• **SET TASK**
The records that follow need to be output exactly as they are.
==== DATA TO USE
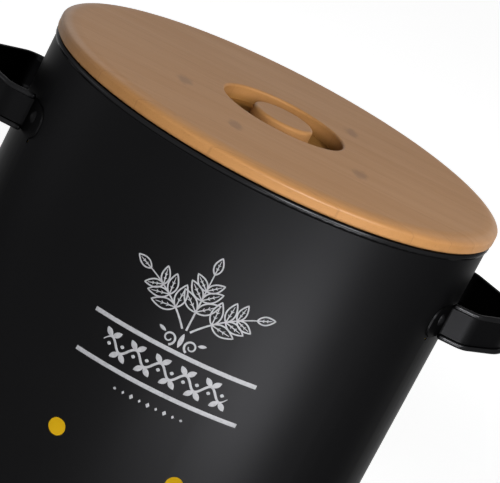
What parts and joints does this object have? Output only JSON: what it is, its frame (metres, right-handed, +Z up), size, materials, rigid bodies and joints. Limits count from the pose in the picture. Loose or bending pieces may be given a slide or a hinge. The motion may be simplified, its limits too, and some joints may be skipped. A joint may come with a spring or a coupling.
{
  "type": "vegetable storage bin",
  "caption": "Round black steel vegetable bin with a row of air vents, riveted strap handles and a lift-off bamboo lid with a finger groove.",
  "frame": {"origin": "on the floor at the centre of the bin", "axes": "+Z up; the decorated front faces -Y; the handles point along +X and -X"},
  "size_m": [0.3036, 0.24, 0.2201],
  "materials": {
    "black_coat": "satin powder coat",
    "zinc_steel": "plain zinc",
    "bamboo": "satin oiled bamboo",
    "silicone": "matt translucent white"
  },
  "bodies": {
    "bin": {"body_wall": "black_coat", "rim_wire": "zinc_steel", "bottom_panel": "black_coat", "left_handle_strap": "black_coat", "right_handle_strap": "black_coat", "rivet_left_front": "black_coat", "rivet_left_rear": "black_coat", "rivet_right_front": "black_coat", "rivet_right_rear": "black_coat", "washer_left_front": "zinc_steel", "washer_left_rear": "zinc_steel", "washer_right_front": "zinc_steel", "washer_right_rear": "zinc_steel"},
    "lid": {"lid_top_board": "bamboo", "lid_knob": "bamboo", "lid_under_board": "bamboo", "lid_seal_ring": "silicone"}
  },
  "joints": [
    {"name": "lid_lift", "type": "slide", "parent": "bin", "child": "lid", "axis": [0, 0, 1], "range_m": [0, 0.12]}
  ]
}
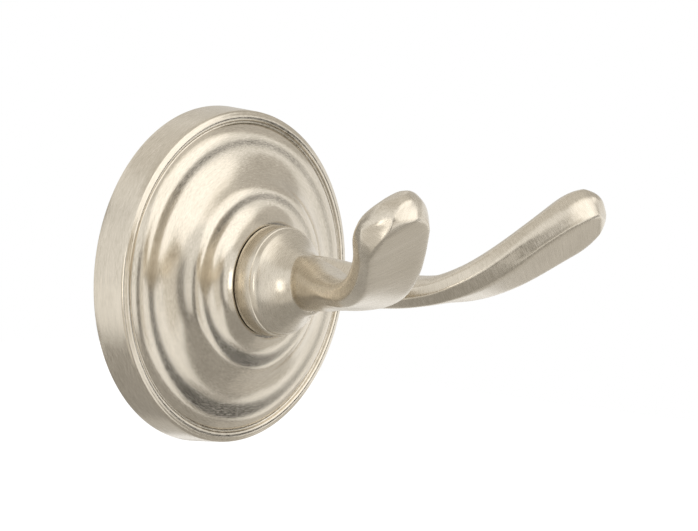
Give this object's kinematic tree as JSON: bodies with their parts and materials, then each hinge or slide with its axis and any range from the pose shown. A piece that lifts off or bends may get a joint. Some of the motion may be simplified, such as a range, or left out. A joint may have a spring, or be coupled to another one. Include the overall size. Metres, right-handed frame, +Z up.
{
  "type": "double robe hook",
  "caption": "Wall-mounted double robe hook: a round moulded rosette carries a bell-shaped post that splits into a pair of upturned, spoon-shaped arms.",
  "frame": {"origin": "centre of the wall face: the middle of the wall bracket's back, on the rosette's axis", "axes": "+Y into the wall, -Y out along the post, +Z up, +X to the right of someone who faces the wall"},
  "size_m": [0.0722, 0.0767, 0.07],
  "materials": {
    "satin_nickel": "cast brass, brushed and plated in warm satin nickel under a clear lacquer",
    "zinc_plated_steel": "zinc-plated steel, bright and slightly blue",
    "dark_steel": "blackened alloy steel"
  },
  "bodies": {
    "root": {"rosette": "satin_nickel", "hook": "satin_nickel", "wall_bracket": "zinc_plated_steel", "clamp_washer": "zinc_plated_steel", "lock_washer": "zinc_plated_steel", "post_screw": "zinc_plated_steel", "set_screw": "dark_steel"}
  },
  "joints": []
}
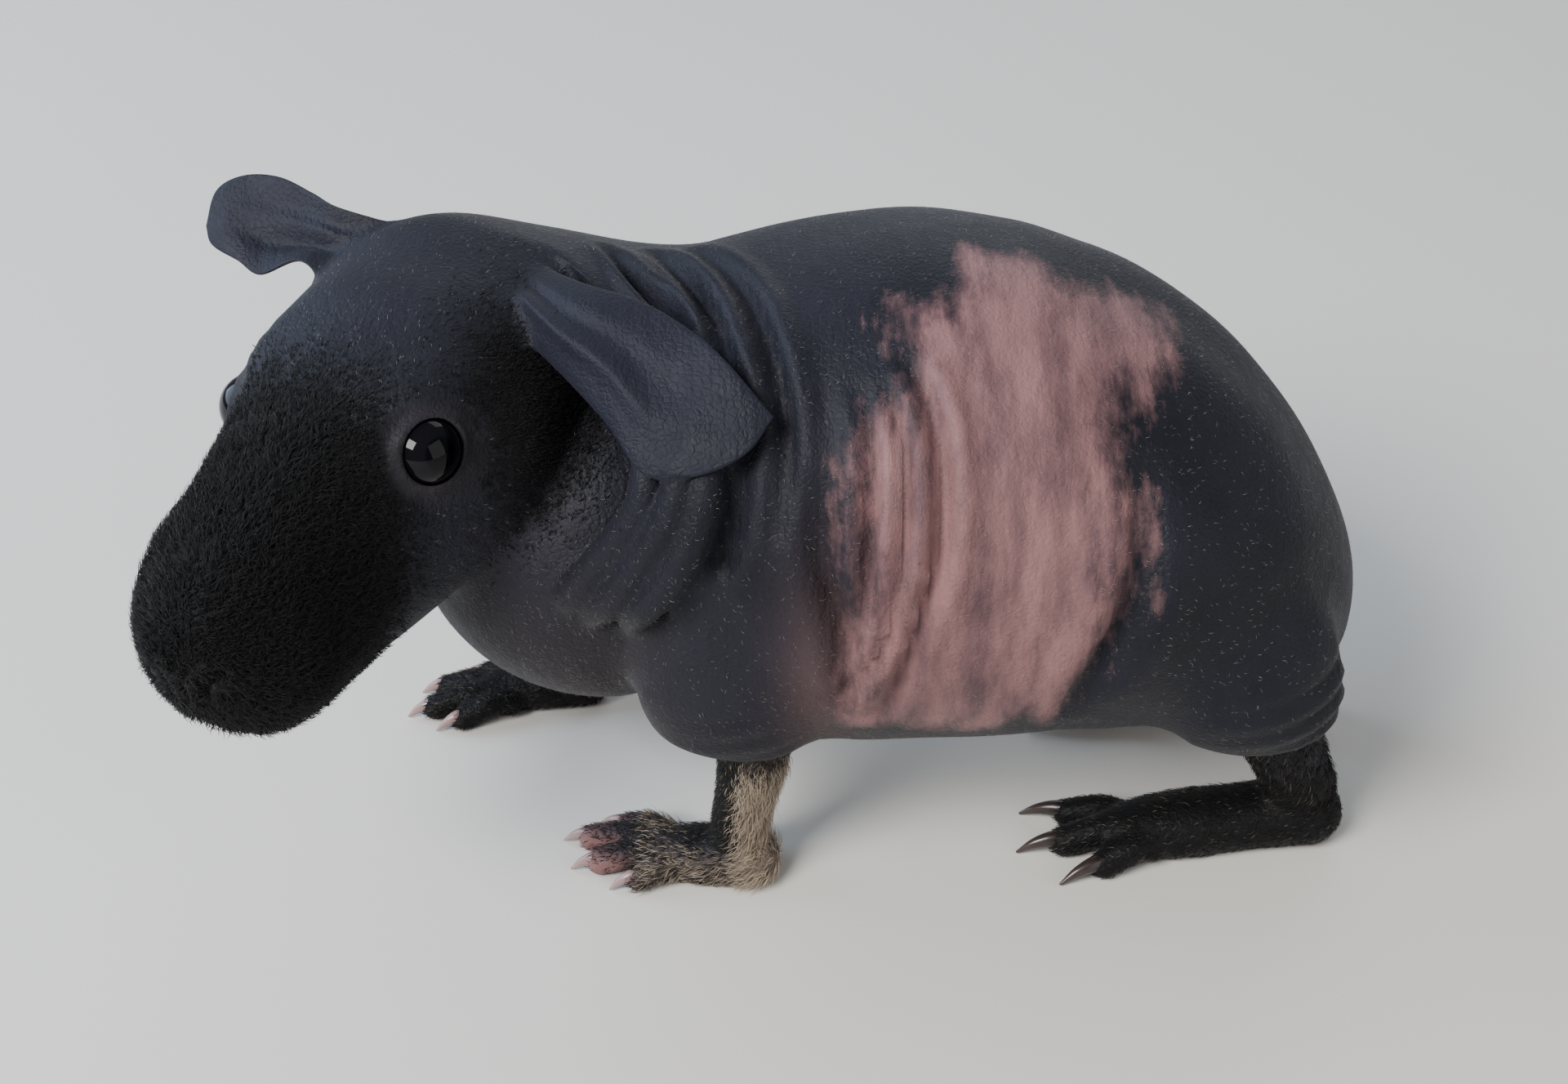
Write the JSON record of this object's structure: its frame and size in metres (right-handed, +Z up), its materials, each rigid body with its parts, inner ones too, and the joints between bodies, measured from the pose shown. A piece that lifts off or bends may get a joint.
========
• **TASK OUTPUT**
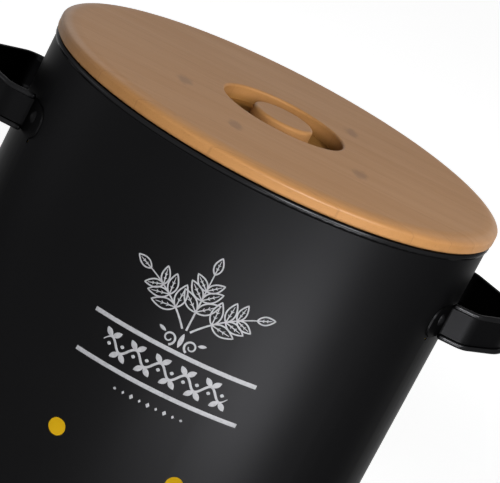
What parts and joints does this object have? Output only JSON: what it is, its frame (metres, right-handed, +Z up), size, materials, rigid bodies and joints. Limits count from the pose in the picture. Loose or bending pieces may be given a slide or a hinge. The motion may be simplified, its limits too, and some joints may be skipped. A joint may come with a spring or a coupling.
{
  "type": "vegetable storage bin",
  "caption": "Round black steel vegetable bin with a row of air vents, riveted strap handles and a lift-off bamboo lid with a finger groove.",
  "frame": {"origin": "on the floor at the centre of the bin", "axes": "+Z up; the decorated front faces -Y; the handles point along +X and -X"},
  "size_m": [0.3036, 0.24, 0.2201],
  "materials": {
    "black_coat": "satin powder coat",
    "zinc_steel": "plain zinc",
    "bamboo": "satin oiled bamboo",
    "silicone": "matt translucent white"
  },
  "bodies": {
    "bin": {"body_wall": "black_coat", "rim_wire": "zinc_steel", "bottom_panel": "black_coat", "left_handle_strap": "black_coat", "right_handle_strap": "black_coat", "rivet_left_front": "black_coat", "rivet_left_rear": "black_coat", "rivet_right_front": "black_coat", "rivet_right_rear": "black_coat", "washer_left_front": "zinc_steel", "washer_left_rear": "zinc_steel", "washer_right_front": "zinc_steel", "washer_right_rear": "zinc_steel"},
    "lid": {"lid_top_board": "bamboo", "lid_knob": "bamboo", "lid_under_board": "bamboo", "lid_seal_ring": "silicone"}
  },
  "joints": [
    {"name": "lid_lift", "type": "slide", "parent": "bin", "child": "lid", "axis": [0, 0, 1], "range_m": [0, 0.12]}
  ]
}
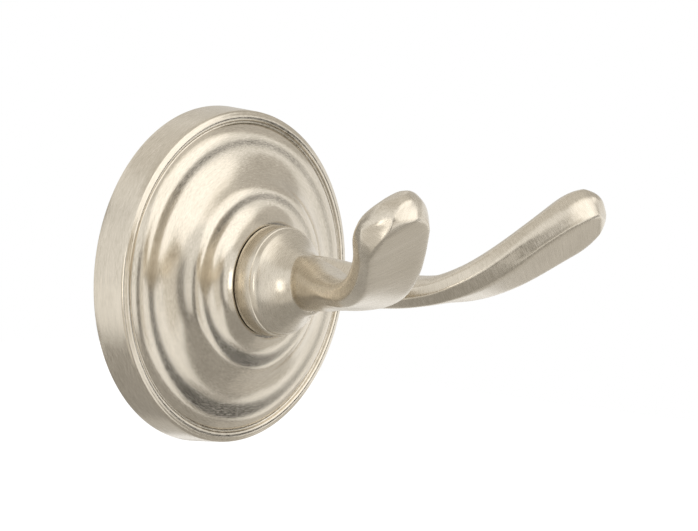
Give this object's kinematic tree as JSON: bodies with their parts and materials, then each hinge or slide with its axis and any range from the pose shown. A piece that lifts off or bends may get a joint. Some of the motion may be simplified, such as a range, or left out. A joint may have a spring, or be coupled to another one. Include the overall size. Metres, right-handed frame, +Z up.
{
  "type": "double robe hook",
  "caption": "Wall-mounted double robe hook: a round moulded rosette carries a bell-shaped post that splits into a pair of upturned, spoon-shaped arms.",
  "frame": {"origin": "centre of the wall face: the middle of the wall bracket's back, on the rosette's axis", "axes": "+Y into the wall, -Y out along the post, +Z up, +X to the right of someone who faces the wall"},
  "size_m": [0.0722, 0.0767, 0.07],
  "materials": {
    "satin_nickel": "cast brass, brushed and plated in warm satin nickel under a clear lacquer",
    "zinc_plated_steel": "zinc-plated steel, bright and slightly blue",
    "dark_steel": "blackened alloy steel"
  },
  "bodies": {
    "root": {"rosette": "satin_nickel", "hook": "satin_nickel", "wall_bracket": "zinc_plated_steel", "clamp_washer": "zinc_plated_steel", "lock_washer": "zinc_plated_steel", "post_screw": "zinc_plated_steel", "set_screw": "dark_steel"}
  },
  "joints": []
}
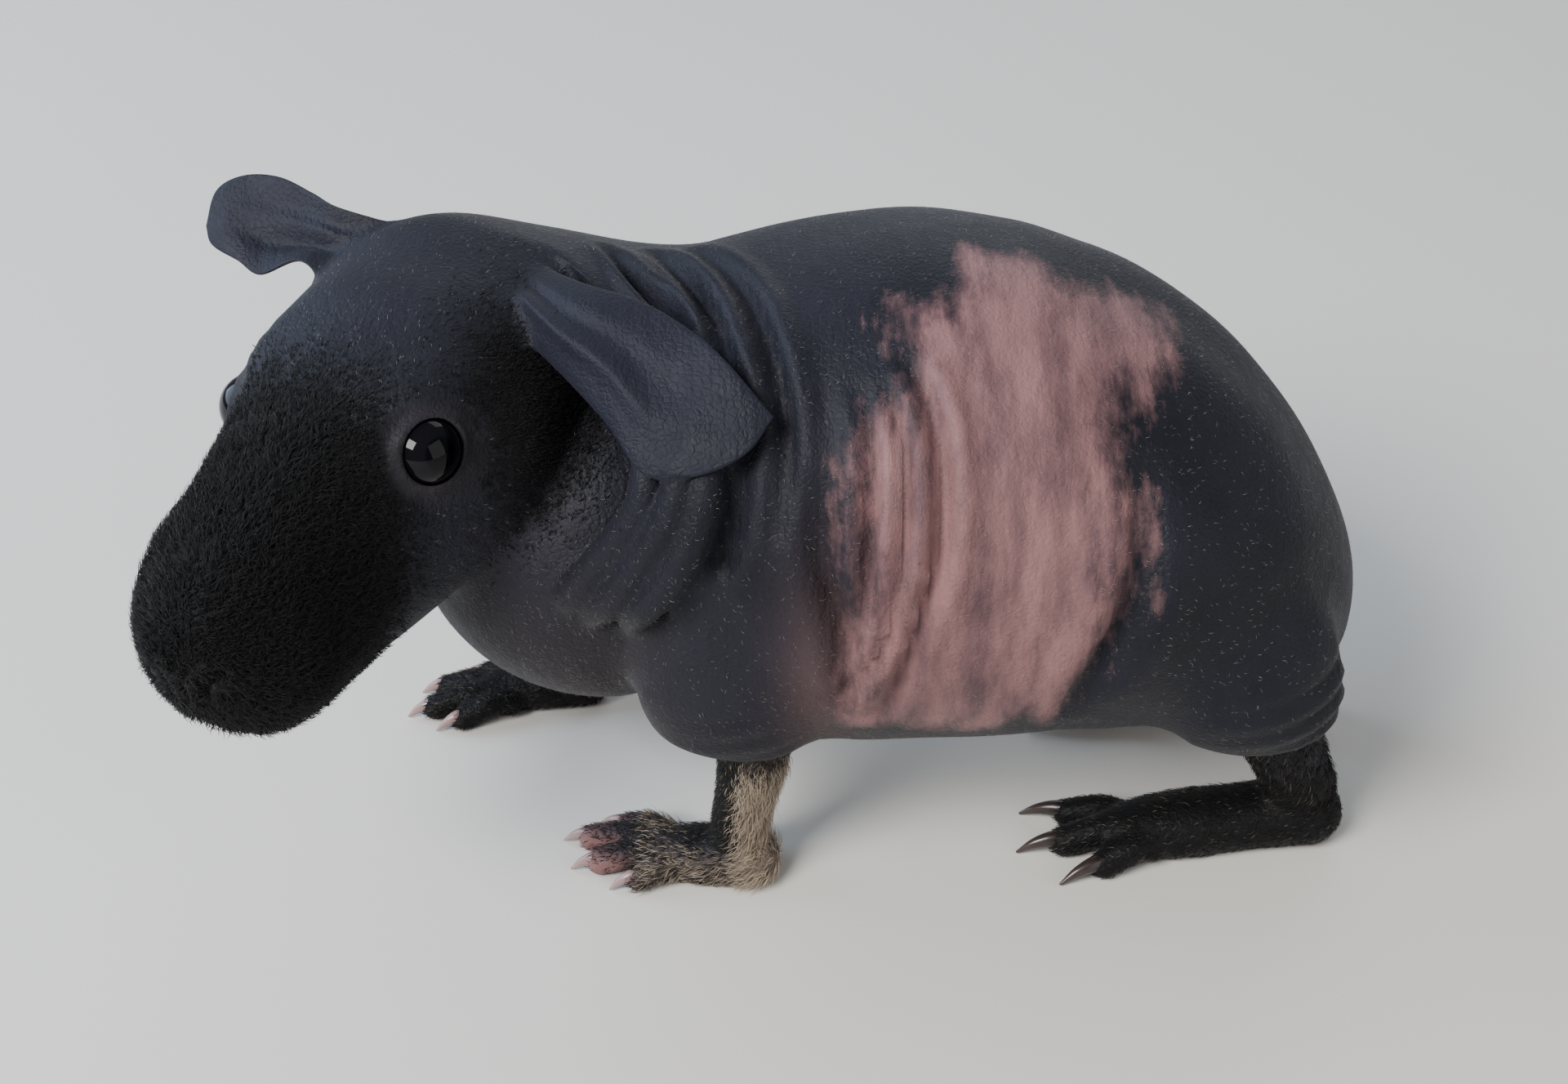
Write the JSON record of this object's structure: its frame and size in metres (right-handed, +Z up), its materials, each rigid body with its parts, inner ones too, and the joints between bodies, measured from the pose shown. A piece that lifts off or bends may get a joint.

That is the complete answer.